The thriving domestic fintech industry is intensifying its efforts against financial crime, focusing on enhanced anti-money laundering and countering the financing of terrorism (AML/CFT) measures.
Kwaku Duah, Chief Executive Officer-Financial Intelligence Centre (FIC), disclosed significant initiatives are in the pipeline. He revealed that a new National Risk Assessment (NRA) is scheduled for 2024, followed by the country’s 3rd Round of AML/CFT Mutual Evaluation set to commence in the latter half of 2025.
This is ahead of upcoming assessments in the realm of financial intelligence and compliance on anti-money laundering and countering the financing of terrorism.
At an inaugural FIC Fintech Workshop in Accra, Mr. Duah made a compelling call to action, emphasising the need for financial tech companies to prioritise compliance with anti-money laundering and counter-terrorism financing regulations.
He also highlighted the pivotal role of fintechs in promoting financial inclusion and digital innovation. “Fintech will be a significant area of focus during these assessments, underscoring the importance of complying with international and local AML/CFT regulations.”
The fintech sector’s rapid expansion in Ghana underscores the growing significance of this industry in reshaping the financial services landscape. Mobile money, commonly referred to as ‘MoMo’ has emerged as a powerful tool for advancing financial inclusion and digital transactions.
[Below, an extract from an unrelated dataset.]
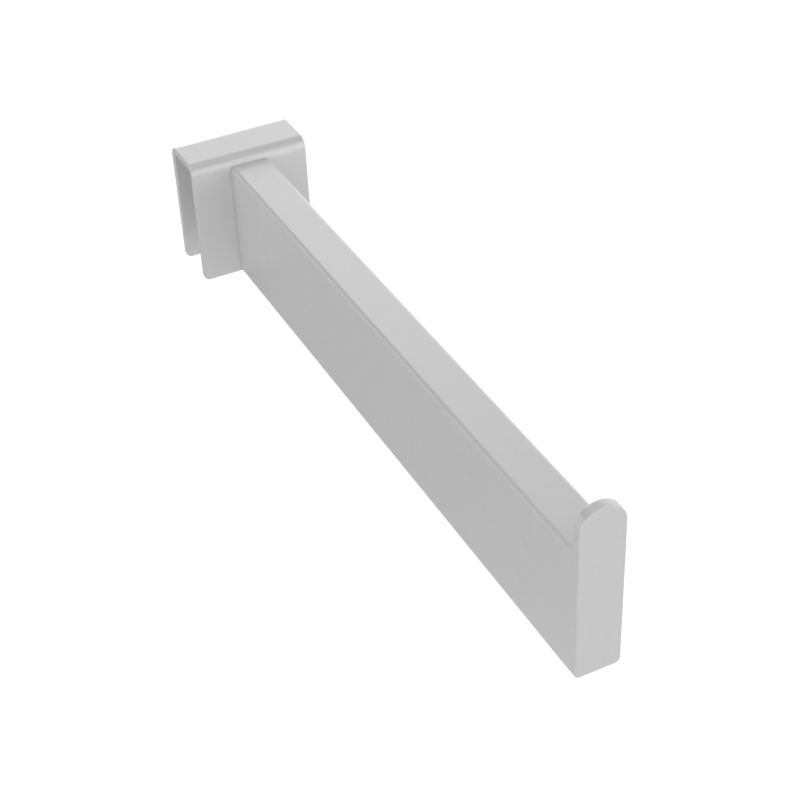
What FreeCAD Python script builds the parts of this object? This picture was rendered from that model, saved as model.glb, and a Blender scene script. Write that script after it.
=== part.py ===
import FreeCAD, Part
import math
import os

# Faceout display arm. A flat rectangular tube is welded to a folded saddle that drops over a
# rectangular hang rail, and a taller end plate keeps the hangers on the tube.
# Lengths are in millimetres. X runs along the rail, the arm points towards -Y, and +Z is up.
# The origin is the rail seat: the middle of the saddle's inner top face.

# The hang rail that the saddle drops over
rail_thickness = 12.7
rail_height = 38.1
rail_side_gap = 0.79
flange_overhang = 0.7

# The saddle, a strip of sheet folded twice. The flange overhang is what reaches below the rail.
saddle_sheet = 1.9
saddle_width = 38.1
bend_inner_radius = 1.5
flange_corner_radius = 1.8

# The arm, a thin-walled tube. Its top stands a little above the line where the flange starts to bend.
tube_width = 12.7
tube_height = 38.1
tube_length = 203.2
tube_wall = 1.5
tube_corner_radius = 1.3
tube_rise = 0.4

# The end plate, as wide as the tube and level with its underside
plate_thickness = 2.9
plate_rise = 12.7
plate_corner_radius = 1.5

# Rounding of the cut edges of the sheet and the plate
edge_softening = 0.3

# Places that follow from the sizes above
channel_depth = rail_thickness + 2 * rail_side_gap
bend_outer_radius = bend_inner_radius + saddle_sheet
flange_end = -(rail_height + flange_overhang)
saddle_depth = channel_depth + 2 * saddle_sheet
saddle_front = -saddle_depth / 2
bend_start = saddle_sheet - bend_outer_radius
tube_top = bend_start + tube_rise
tube_bottom = tube_top - tube_height
tube_front = saddle_front - tube_length
plate_top = tube_top + plate_rise

smallest_length = 1e-6
smallest_angle = math.radians(1)


def corner_points(x, z, radius, start):
    """The start, middle and end of a quarter round about (x, z), from the start angle in degrees."""
    angles = [math.radians(start + turn) for turn in (0, 45, 90)]
    return [FreeCAD.Vector(x + radius * math.cos(a), 0, z + radius * math.sin(a)) for a in angles]


def rounded_outline(width, low, high, low_radius, high_radius):
    """A closed upright outline, centred on the Z axis, with rounded lower and upper corners."""
    low_x, low_z = width / 2 - low_radius, low + low_radius
    high_x, high_z = width / 2 - high_radius, high - high_radius
    corners = [
        corner_points(low_x, low_z, low_radius, -90),
        corner_points(high_x, high_z, high_radius, 0),
        corner_points(-high_x, high_z, high_radius, 90),
        corner_points(-low_x, low_z, low_radius, 180),
    ]
    edges = []
    for corner, following in zip(corners, corners[1:] + corners[:1]):
        if corner[0].distanceToPoint(corner[2]) > smallest_length:
            edges.append(Part.Arc(*corner).toShape())
        if corner[2].distanceToPoint(following[0]) > smallest_length:
            edges.append(Part.makeLine(corner[2], following[0]))
    return Part.Wire(edges)


def face_between(outside, inside):
    """The flat face that lies inside one outline and outside the other."""
    return Part.Face(outside).cut(Part.Face(inside)).Faces[0]


def extrude(section, start, length):
    """The solid that a section in the XZ plane sweeps along +Y from the start."""
    placed = section.translated(FreeCAD.Vector(0, start, 0))
    return placed.extrude(FreeCAD.Vector(0, length, 0))


def is_sharp(solid, edge):
    """Whether the two faces at an edge meet at an angle."""
    point = edge.valueAt((edge.FirstParameter + edge.LastParameter) / 2)
    first, second = [
        face.normalAt(*face.Surface.parameter(point))
        for face in solid.ancestorsOfType(edge, Part.Face)
    ]
    return first.getAngle(second) > smallest_angle


def softened(solid):
    """The solid with each of its sharp edges rounded."""
    sharp_edges = [edge for edge in solid.Edges if is_sharp(solid, edge)]
    return solid.makeFillet(edge_softening, sharp_edges).Solids[0]


def make_saddle_bracket():
    """The folded U: the sheet's section run along the rail, trimmed to the outline seen from the front."""
    outside = rounded_outline(saddle_depth, flange_end, saddle_sheet, 0, bend_outer_radius)
    inside = rounded_outline(channel_depth, flange_end, 0, 0, bend_inner_radius)
    folded = extrude(face_between(outside, inside), -saddle_width / 2, saddle_width)
    folded.rotate(FreeCAD.Vector(0, 0, 0), FreeCAD.Vector(0, 0, 1), 90)
    front_view = rounded_outline(saddle_width, flange_end, saddle_sheet, flange_corner_radius, 0)
    return softened(folded.common(extrude(Part.Face(front_view), saddle_front, saddle_depth)))


def tube_outline(inset):
    """The tube's outer outline, or one that lies inside it by the inset."""
    radius = max(tube_corner_radius - inset, 0)
    return rounded_outline(tube_width - 2 * inset, tube_bottom + inset, tube_top - inset, radius, radius)


def make_arm_tube():
    """The hollow tube between the saddle and the end plate."""
    section = face_between(tube_outline(0), tube_outline(tube_wall))
    return extrude(section, tube_front, tube_length)


def make_end_plate():
    """The plate with softened edges, filled out square where the ground weld joins it to the tube."""
    outline = rounded_outline(tube_width, tube_bottom, plate_top, plate_corner_radius, tube_width / 2)
    blank = extrude(Part.Face(outline), tube_front - plate_thickness, plate_thickness)
    weld_depth = plate_thickness - edge_softening
    weld = extrude(Part.Face(tube_outline(0)), tube_front - weld_depth, weld_depth)
    return softened(blank).fuse(weld.common(blank)).removeSplitter().Solids[0]


pieces = {
    "saddle_bracket": make_saddle_bracket(),
    "arm_tube": make_arm_tube(),
    "end_plate": make_end_plate(),
}

os.makedirs("parts", exist_ok=True)
for name, piece in pieces.items():
    piece.exportStep(f"parts/{name}.step")
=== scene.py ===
import math

import bpy
from mathutils import Euler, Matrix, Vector


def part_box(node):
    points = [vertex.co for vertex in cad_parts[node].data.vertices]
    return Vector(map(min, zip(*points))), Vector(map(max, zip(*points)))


# Dresses and lights the display arm: one satin silver-grey coat over all its pieces.
# Lengths are in metres and angles in degrees. Azimuths are counted from the front, -Y, towards the right, +X.

up = Vector((0, 0, 1))
white = (1, 1, 1, 1)

# The point in the arm's middle plane at which the camera and the lamps aim
target = Vector((0, -0.1115, -0.0267))

# Camera
camera_distance = 0.4729
camera_azimuth = -24.88
camera_elevation = 36.76
camera_roll = 2.79
camera_lens = 76.96
camera_clip_start = 0.01

# Floor, well below the arm, which hangs on a rail
floor_drop = 0.6
floor_size = 60
floor_colour = 0.9
floor_roughness = 0.9

# Glow that tops the floor up to white where it is seen: its strength near the middle of the floor and far
# from it, and the distances between which the one turns into the other
near_fill, far_fill = 0.19, 0.6
fill_start, fill_full = 1.2, 3.2

# Sky: its strength at the horizon and overhead, and the heights on a unit sphere between which it changes
sky_horizon, sky_overhead = 1, 0.15
sky_low, sky_high = 0.1, 0.87

# Softboxes: name, azimuth, elevation, diameter and brightness, white being 1
softbox_distance = 3
softboxes = (
    ("overhead", 240, 75, 3, 1.2),
    ("front_right", 40, 32, 3, 0.5),
    ("rear_right", 130, 32, 3, 0.4),
    ("rear_high", 165, 32, 1.5, 0.3),
    ("front_left", 305, 15, 3, 1.3),
    ("rear", 160, 0, 3, 0.5),
    ("rear_left", 190, 5, 3, 1.3),
    ("right", 60, 0, 4, 1.3),
)

# Grey mat just above the floor, seen only in reflections
mat_lift = 0.002
mat_centre = Vector((0, -0.1, mat_lift - floor_drop))
mat_size = 2
mat_grey = 0.64

# Upright grey card at the rear left, seen only in reflections. It stands away from a point in the arm.
card_start = Vector((0, -0.08, 0))
card_azimuth = 222
card_distance = 0.45
card_width = 0.81
card_strips = (  # lower end, upper end and grey
    (-0.59, -0.05, 0.36),
    (-0.05, 0.22, 0.54),
    (0.22, 0.6, 0.1),
)

# Coat
coat_tint = (0.600, 0.597, 0.602)
coat_metallic = 0.3
coat_roughness = 0.3

# Noise in the coat: the size of its marks, its detail, and how much it changes the colour, as a share of it,
# and the roughness. The orange peel is a bump instead, of a small height.
grain_size, grain_detail = 0.00015, 2
grain_colour, grain_roughness = 0.06, 0.06
mottle_size, mottle_detail = 0.005, 3
mottle_colour, mottle_roughness = 0.01, 0.015
peel_size, peel_detail = 0.0015, 1
peel_height = 0.000004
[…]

The value of mobile money transactions soared from GH¢87.1billion in August 2022 to GH¢161.8billion in August 2023 – reflecting a nearly 100 percent increase over a two-year period.
The domestic fintech sector has witnessed tremendous growth, boasting over 46 licenced institutions spanning six primary categories under the Fintech and Innovation Office. These entities have harnessed the widespread mobile penetration to revolutionise financial services, making them more accessible and efficient.
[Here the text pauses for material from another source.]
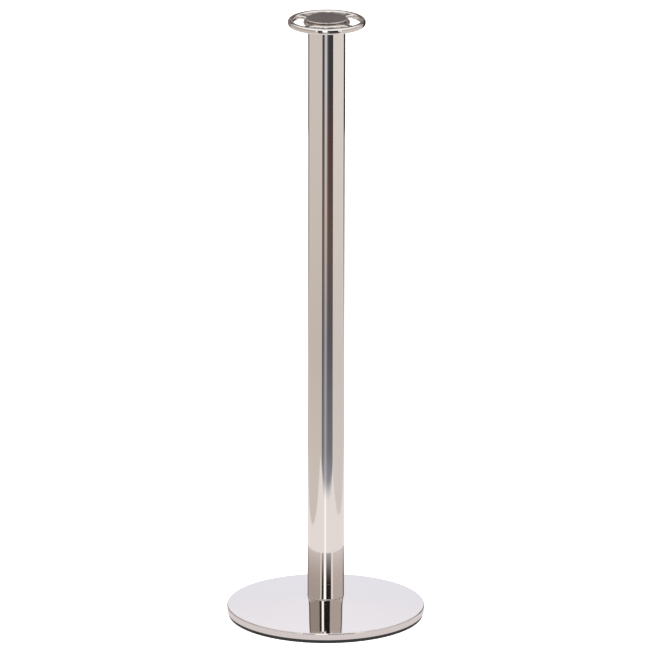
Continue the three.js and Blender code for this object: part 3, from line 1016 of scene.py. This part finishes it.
def lay(base, *cards):
    """Starts with one colour everywhere and lays each card's colour where its mask is true."""
    for mask, colour in cards:
        base = np.where(mask[..., None], colour, base)
    return base


def between(value, low, high):
    """Where the value is at least low and below high."""
    return (value >= low) & (value < high)


def fade(value, stops):
    """Blends colours along a value. stops: pairs of value and hex colour."""
    places = [place for place, _ in stops]
    colours = np.array([linear(colour)[:3] for _, colour in stops])
    return np.stack([np.interp(value, places, colours[:, band]) for band in range(3)], axis=-1)


def plain(colour):
    """One hex colour as linear red, green and blue."""
    return np.array(linear(colour)[:3])


def light_line(direction, width):
    """A soft light line just left of the camera: e to the minus square of the angle over the width."""
    return np.exp(-(((direction + 3.8) / width) ** 2))[..., None]


# %% [markdown]
# ### The floor's colours
# The tube looks down at the floor, and the further up a point lies on the tube, the further out on the
# floor it looks. So the floor's colours along a direction become the tube's colours from foot to head.
# On both sides the floor is a warm, light grey that darkens at the back. In front lies a dark stretch with
# a soft light line in it, and close to the post a pale sheet.


# %% Colour the floor
def floor_colour(distance, direction):
    """Colour of the floor at a distance in metres and at an angle in degrees to the camera's right."""
    aside = distance * np.sin(np.radians(direction))
    ahead = distance * np.cos(np.radians(direction))
    left = fade(distance, [(0.8, "CFC8C2"), (1.5, "C8BFB7"), (2.4, "CEC6BF"), (3.3, "D1CAC4")])
    right = fade(distance, [(0.8, "D6CFCC"), (1.5, "D3CBC8"), (2.4, "D8D2CF"), (3.3, "DED8D3")])
    left_back = fade(distance, [(1.5, "C8BFB7"), (2.2, "9A9490"), (3.3, "8A8480")])
    right_back = fade(distance, [(1.5, "CFC9C6"), (2.2, "8F8886"), (3.0, "463C3B"), (3.3, "3A3332")])
    dark = fade(distance, [
        (0.7, "9A9CA4"), (0.95, "74757D"), (1.6, "59595F"), (2.2, "62504B"), (2.9, "553F3B"),
        (3.3, "3C3A3E"),
    ])
    light = fade(distance, [
        (0.7, "C4C4C9"), (0.95, "A8A6AB"), (1.6, "AAA8AD"), (2.4, "CCC3C2"), (3.3, "D6D3D8"),
    ])
    pale = plain("EAE4E4")
    sheet = pale + light_line(direction, 4.5) * (1.12 * plain("FFFFFF") - pale) + 0 * left
    beside = lay(
        np.where(direction[..., None] < 0, left, right),
        (between(direction, -180, -132), left_back),
        (between(direction, 131, 181), right_back),
        (between(aside, -0.53, 0.58) & (np.abs(ahead) < 0.77), sheet),
    )
    stripes = dark + light_line(direction, 8.2) * (light - dark)
    near_end = 0.68 + 0.13 * ((direction - 8) / 33) ** 4
    share = np.clip((distance - near_end) / 0.1, 0, 1)[..., None]
    in_front = sheet * (1 - share) + stripes * share
    return lay(
        beside,
        (between(direction, -26, 41.5), in_front),
        (distance < mirror_start, plain("D9D2D4")),
    )


# %% [markdown]
# ### The colours of the cards, the wall and the ceiling
# The head's round rim looks at everything in front of the post, and so does the foot of the tube, by way
# of the glossy sheet on the floor. Both show the same cards: a white one between two dark ones, and then a
# light one on each side.


# %% Colour the cards, the wall and the ceiling
def card_colour(height, direction):
    """The cards on stands in front: dark, white and black, a light one further out on each side, and
    plain brown screens beyond them."""
    return lay(
        np.where(direction[..., None] < 0, plain("B3A9A4"), plain("C3BAB8")) + 0 * height[..., None],
        (between(direction, -33, -26), plain("F2E9E2")),
        (between(direction, -26, -12), plain("3C3838")),
        (between(direction, -12, 2), 1.3 * plain("FFFFFF")),
        (between(direction, 3, 33), plain("232325")),
        (between(direction, 34, 45), plain("F6EDE4")),
    )


def strip_colour(height, direction):
    """Cards higher up and further to the left, which only the cover's image of the tube shows."""
    return lay(
        np.where(direction[..., None] < 0, plain("A29892"), plain("BCB3B0")) + 0 * height[..., None],
        (between(direction, -42, -26), plain("3A302F")),
        (between(direction, -26, -12), 1.3 * plain("FFFFFF")),
        (between(direction, -12, 29), plain("231F1E")),
        (np.abs(direction) > 128, plain("6A5F5E")),
    )


def wall_colour(height, direction):
    """Colour of the wall at a height in metres and a direction in degrees."""
    return lay(
        card_colour(height, direction),
        ((height > 2.6), plain("F6F4F3")),
        (between(direction, -180, -134), plain("857D78")),
        (between(direction, 134, 181), plain("403735")),
        (np.abs(direction) > 165, plain("8F8986")),
        ((height > 2.6) & (np.abs(direction) >= 134), plain("6E6867")),
    )


def ceiling_colour(distance, direction):
    """A broad soft light overhead, a little dimmer in the middle, and dark at the back."""
    light = fade(distance, [(0, "B9B6B9"), (0.5, "D2CFD2"), (1.0, "F4F2F3"), (1.5, "FFFFFF")])
    light = light + 0 * direction[..., None]
    back = fade(distance, [(1.5, "FFFFFF"), (2.2, "8B8584"), (3.0, "6E6867")]) + 0 * light
    return lay(light, ((distance > 1.5) & (np.abs(direction) >= 134), back))


# %% [markdown]
# ### Building the room
# Each part of the room is a grid of faces, one degree wide, with one colour stored on each face. The
# material does nothing but glow with that stored colour.


# %% Build the room
def glowing(name, strength):
    """A material that glows with the colour stored on each face."""
    made = bpy.data.materials.new(name)
    made.use_nodes = True
    made.node_tree.nodes.clear()
    made.cycles.emission_sampling = "NONE"
    stored = node(made.node_tree, "ShaderNodeAttribute", attribute_name="glow")
    glow = node(
        made.node_tree, "ShaderNodeEmission", {"Color": stored.outputs["Color"], "Strength": strength}
    )
    node(made.node_tree, "ShaderNodeOutputMaterial", {"Surface": glow.outputs["Emission"]})
    return made


def studio_piece(name, points, faces, material, hidden_from=("camera", "shadow")):
    """A mesh in metres that belongs to the studio, hidden from some kinds of rays."""
    mesh = bpy.data.meshes.new(name)
    mesh.from_pydata(np.asarray(points, float).reshape(-1, 3).tolist(), [], faces)
    mesh.materials.append(material)
    made = show(name, mesh)
    for rays in hidden_from:
        setattr(made, f"visible_{rays}", False)
    return made


def room_part(name, distance, height, colour_of, measure, reach_round=180):
    """A strip of the room: rows of a distance and a height each, one column for every degree."""
    direction = np.arange(-reach_round, reach_round + 1)
    angle = np.radians(direction)[None, :]
    flat = (
        distance[:, None, None] * np.cos(angle)[..., None] * towards_camera
        + distance[:, None, None] * np.sin(angle)[..., None] * to_the_right
    )
    level = np.broadcast_to(height[:, None, None], flat.shape[:2] + (1,))
    faces = grid_faces(len(distance), len(direction), rows_close=False, columns_close=False)
    made = studio_piece(name, np.concatenate([flat, level], axis=-1), faces.tolist(), room_glow)
    row_middle = (measure[1:] + measure[:-1]) / 2
    column_middle = direction[:-1] + 0.5
    colours = colour_of(row_middle[:, None] + 0 * column_middle, 0 * row_middle[:, None] + column_middle)
    stored = made.data.attributes.new("glow", "FLOAT_COLOR", "CORNER")
    with_alpha = np.concatenate([colours, np.ones(colours.shape[:2] + (1,))], axis=-1).reshape(-1, 1, 4)
    stored.data.foreach_set("color", np.repeat(with_alpha, 4, axis=1).ravel().astype(np.float32))
    print(f"{name}: {len(faces)} faces")


room_glow = glowing("studio_room_glow", 1.12)
steps_out = np.concatenate([
    np.linspace(0.14, mirror_start, 3), np.linspace(0.23, 1.2, 80), np.linspace(1.25, room_radius, 60)
])
room_part("room_floor", steps_out, 0 * steps_out - 0.002, floor_colour, steps_out)
steps_up = np.linspace(0, room_height, 46)
room_part("room_wall", 0 * steps_up + room_radius, steps_up, wall_colour, steps_up)
for name, low, high in (("room_cards_low", 0.64, 0.89), ("room_cards_high", 1.14, 1.64)):
    card_steps = np.linspace(low, high, 3)
    room_part(name, 0 * card_steps + 1.6, card_steps, card_colour, card_steps, 125)
strip_steps = np.linspace(1.6, 2.15, 3)
room_part("room_strip", 0 * strip_steps + 3.0, strip_steps, strip_colour, strip_steps, 150)
steps_in = np.linspace(room_radius, 0.001, 60)
room_part("room_ceiling", steps_in, 0 * steps_in + room_height, ceiling_colour, steps_in)

# %% [markdown]
# ### The sheet under the foot, the backdrop and the pale floor
# Right around the foot lies a sheet of glossy acrylic, which is why the lowest part of the tube shows the
# wall's stripes again and not the floor's. Behind the post hangs a lilac-white backdrop that the top
# of the foot reflects. The floor in the picture is plain and pale, and lit so evenly that it turns white.


# %% Colour the backdrop's cloth
def backdrop_cloth():
    """Lilac-white, a little brighter from the floor up."""
    made = bpy.data.materials.new("lilac_white_backdrop")
    made.use_nodes = True
    tree = made.node_tree
    tree.nodes.clear()
    place = node(tree, "ShaderNodeTexCoord").outputs["Object"]
    height = node(tree, "ShaderNodeSeparateXYZ", {"Vector": place}).outputs["Z"]
    share = node(tree, "ShaderNodeMapRange", {"Value": height, "From Min": 0.03, "From Max": 0.42})
    tint = node(
        tree, "ShaderNodeMix",
        {"Factor": share.outputs["Result"], "A": linear("E5E5EE"), "B": linear("F2F1F9")},
        data_type="RGBA",
    )
    glow = node(tree, "ShaderNodeEmission", {"Color": tint.outputs["Result"], "Strength": 1.12})
    node(tree, "ShaderNodeOutputMaterial", {"Surface": glow.outputs["Emission"]})
    return made


# %% [markdown]
# The acrylic is a ring round the foot. It reflects fully at its inner edge, and further out more and more
# of a pale sheet beneath it shows, so the stripes it reflects fade away on the tube.


# %% Lay the acrylic round the foot
def acrylic():
    """A mirror that lets more of the pale sheet below it through, the further it is from the foot."""
    made, tree, shader, place = new_material("glossy_acrylic_sheet", "F2EDE8", 1.0, 0.0)
    far = node(tree, "ShaderNodeVectorMath", {0: place}, operation="LENGTH")
    share = node(
        tree, "ShaderNodeMapRange",
        {"Value": far.outputs["Value"], "From Min": mirror_start, "From Max": mirror_end, "To Max": 0.65},
    )
    curved = node(tree, "ShaderNodeMath", {0: share.outputs["Result"], 1: 1.6}, operation="POWER")
    pale = node(tree, "ShaderNodeEmission", {"Color": linear("E9E2E5"), "Strength": 1.12})
    both = node(
        tree, "ShaderNodeMixShader",
        {0: curved.outputs["Value"], 1: shader.outputs["BSDF"], 2: pale.outputs["Emission"]},
    )
    tree.links.new(both.outputs["Shader"], tree.nodes["Material Output"].inputs["Surface"])
    return made


angles = np.arange(0, 2 * math.pi, math.pi / 60)
disc = around(np.array([(mirror_start, -0.001), (mirror_end, -0.001)]), angles)
disc_faces = grid_faces(2, len(angles), rows_close=False).tolist()
studio_piece("acrylic_sheet", disc, disc_faces, acrylic(), ("camera", "shadow", "diffuse"))
print("acrylic from", mirror_start, "to", mirror_end, "m")

# %% [markdown]
# The backdrop hangs half a metre behind the post, where the picture doesn't show it, and is just wide and
# high enough to fill the cover's reflection. The pale floor in the picture glows a little, so that it turns
# out evenly white.

# %% Hang the backdrop and lay the pale floor
behind = 0.5
backdrop_half, backdrop_top = 0.28, 0.66
backdrop_middle = -behind * towards_camera
left_end = backdrop_middle - backdrop_half * to_the_right
right_end = backdrop_middle + backdrop_half * to_the_right
studio_piece(
    "backdrop",
    [(*left_end, 0), (*right_end, 0), (*right_end, backdrop_top), (*left_end, backdrop_top)],
    [(0, 1, 2, 3)], backdrop_cloth(),
)

pale_floor, _, pale_shader, _ = new_material("plain_pale_floor", "F4F3F2", 0.0, 0.9)
pale_shader.inputs["Specular IOR Level"].default_value = 0.0
pale_shader.inputs["Emission Color"].default_value = (1.0, 1.0, 1.0, 1.0)
pale_shader.inputs["Emission Strength"].default_value = 0.8
far = 40.0
studio_piece(
    "pale_floor", [(-far, -far, 0), (far, -far, 0), (far, far, 0), (-far, far, 0)],
    [(0, 1, 2, 3)], pale_floor, ("glossy",),
)
print("backdrop's corners:", left_end.round(3), right_end.round(3), "top:", backdrop_top)

# %% [markdown]
# ### Light, world and camera
# Two broad area lights light the dull pieces and the floor. They are hidden from reflections, which see
# the room instead. The camera stands far away with a long lens, so the post's sides stay parallel, and
# looks down by about sixteen degrees.


# %% Add the lights and the camera
def area_light(name, place, size, power):
    """A square soft light that points at the middle of the post."""
    lamp = bpy.data.lights.new(name, "AREA")
    lamp.size, lamp.energy = size, power
    made = show(name, lamp)
    direction = np.array([0, 0, 0.4]) - np.array(place)
    made.location = place
    made.rotation_mode = "QUATERNION"
    made.rotation_quaternion = Vector(direction).to_track_quat("-Z", "Y")
    made.visible_glossy = False


area_light("soft_light_above", (0.4, -0.6, 3.6), 3.0, 130)
area_light("soft_light_front", (-2.2, -3.0, 2.2), 2.0, 60)

world = bpy.data.worlds.new("plain_white_world")
world.use_nodes = True
world.node_tree.nodes["Background"].inputs["Color"].default_value = (1.0, 1.0, 1.0, 1.0)
world.node_tree.nodes["Background"].inputs["Strength"].default_value = 1.0
bpy.context.scene.world = world
bpy.context.scene.view_settings.view_transform = "Standard"

camera_elevation = math.radians(16.6)
camera_distance = 20.0
roll = math.radians(0.1)
aim = Vector((*(-0.0019 * to_the_right), 0.4878))
lens = bpy.data.cameras.new("camera")
lens.sensor_width = 36.0
lens.lens = 688.1
lens.clip_end = 100.0
camera = show("camera", lens)
level = math.cos(camera_elevation)
away = Vector((*(towards_camera * level), math.sin(camera_elevation)))
camera.location = aim + away * camera_distance
camera.rotation_mode = "QUATERNION"
camera.rotation_quaternion = (-away).to_track_quat("-Z", "Y") @ Quaternion((0, 0, 1), roll)
bpy.context.scene.camera = camera
print("camera at", [round(v, 3) for v in camera.location])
However, this growth has also attracted the attention of criminals seeking to exploit these innovative platforms for financial crimes. The Bank of Ghana’s 2022 fraud report reveals that payment service providers (PSPs) experienced losses totalling GH¢27million due to fraud, emphasising the need for robust compliance monitoring solutions.
Strong anti-money laundering and counter-financing of terrorism (CFT) measures are imperative for fintech companies. Compliance with international regulations, such as the FATF Recommendations and the Anti-Money Laundering Act, is crucial to safeguard users and uphold the financial system’s integrity.
The financial cost of money laundering compliance across global financial institutions reached an unprecedented high of US$180.9billion in 2020. While the cost of compliance is substantial, the consequences of non-compliance – including sanctions, reputational damage and loss of investors – are far more expensive.
The event also shed light on the global nature of financial crime, with criminals continuously innovating to exploit fintech platforms for illegal activities. Attendees were presented with a case wherein an individual opened an online payment account and rapidly received millions of euros from questionable sources, underscoring the necessity of robust compliance and monitoring systems.
As the workshop concluded, Mr. Duah announced that Ghana is gearing up for a new National Risk Assessment (NRA) in 2024, followed by the country’s 3rd Round of AML/CFT Mutual Evaluation commencing in the latter half of 2025.
Fintech is set to be a significant focus during these assessments, underscoring the importance of adhering to international and local AML/CFT regulations.
The inaugural Financial Technology (fintech) Workshop was organised by the Financial Inclusion Committee in collaboration with the Bank of Ghana (BoG).
The event brought together key stakeholders from the fintech industry, regulatory bodies and the media to engage in comprehensive discussions about fintech’s pivotal role in the country’s evolving financial landscape.